I also want to say that I needed to find my bravery to be here today.  Speaking truth to power in the public square is not easy… I have always favored building relationships and understanding with leaders.  But I am deeply committed to what I believe is a good and essential service so being very forthright here.  I have been asked by many if I am worried about retribution and I am.  But I am more sure that the struggle to keep our doors open is a worthy hill to stand on. 

Some of the things that have occurred since DHS pulled our funding have also motivated me today.  There is a van that takes young people from the youth shelter to the Drop Ins and the operators there which are UPO were told that we were closed and they were not to drop youth off to us.  We learned this because the youth came pouring in the first day to ask if this was true.  This puts into their already troubled world even more mistrust of those in government.  We also heard of a large gathering of youth being told by DHS leadership the details of the Youth Drop In Centers in the city leaving ours out completely.  And we also know that the Warm line operated by CFSA was told to not refer to us anymore.  The van drop off decision was reversed when I brought it to the DHS leadership.

Obviously, DHS decision makers are trying to encourage use of the new Drop In Center.  These efforts both indicate the concern that the new provider has no footprint in the city, but also on a larger scale shows a lack vision for a collaborative service system that values and recognizes all of the pieces that help youth who are experiencing homelessness…not only those given funding from DHS.   

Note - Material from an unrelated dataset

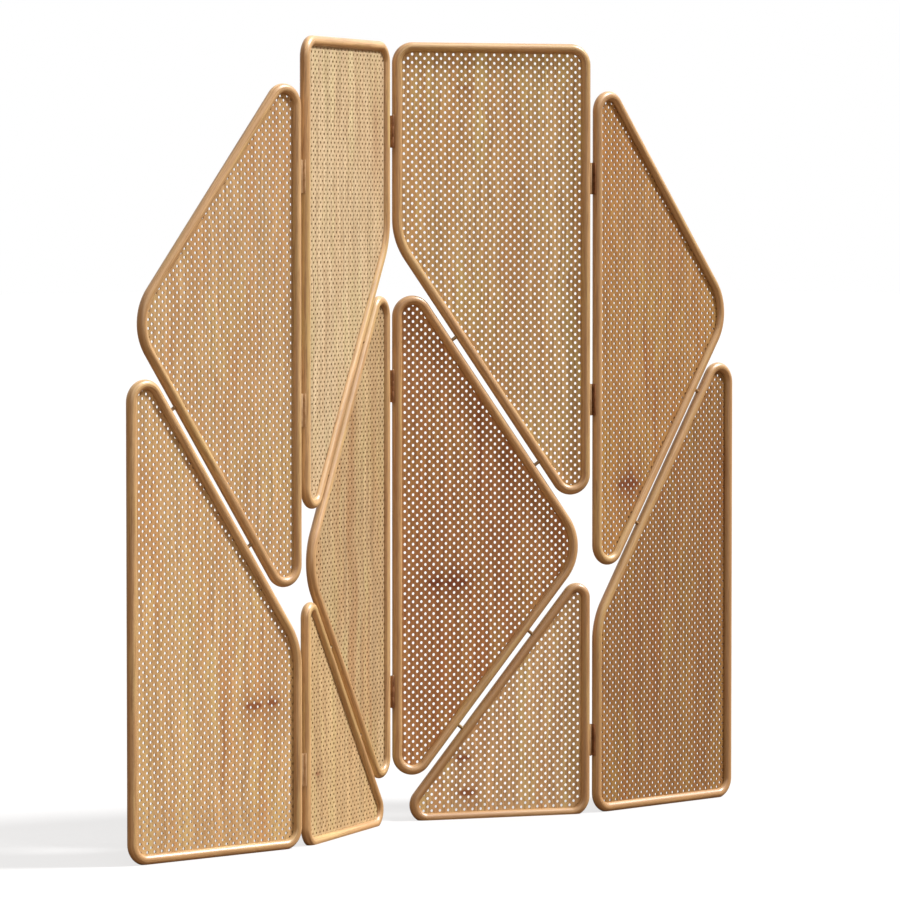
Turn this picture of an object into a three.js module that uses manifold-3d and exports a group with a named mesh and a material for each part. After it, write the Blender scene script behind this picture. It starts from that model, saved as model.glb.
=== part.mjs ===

It is why in many communities there is a public private partnership such as what The Community Partnership started as that brings government, community organizations, and philanthropy together to create a more unified and coordinated system where the definition of self-interest includes everyone. 

We served 793 young people at our Drop In last year.  We have quite a lot of information about its impact.  Please help us to keep this hope alive for young people and for a service system that minimizes disruption and encourages systemic cooperation.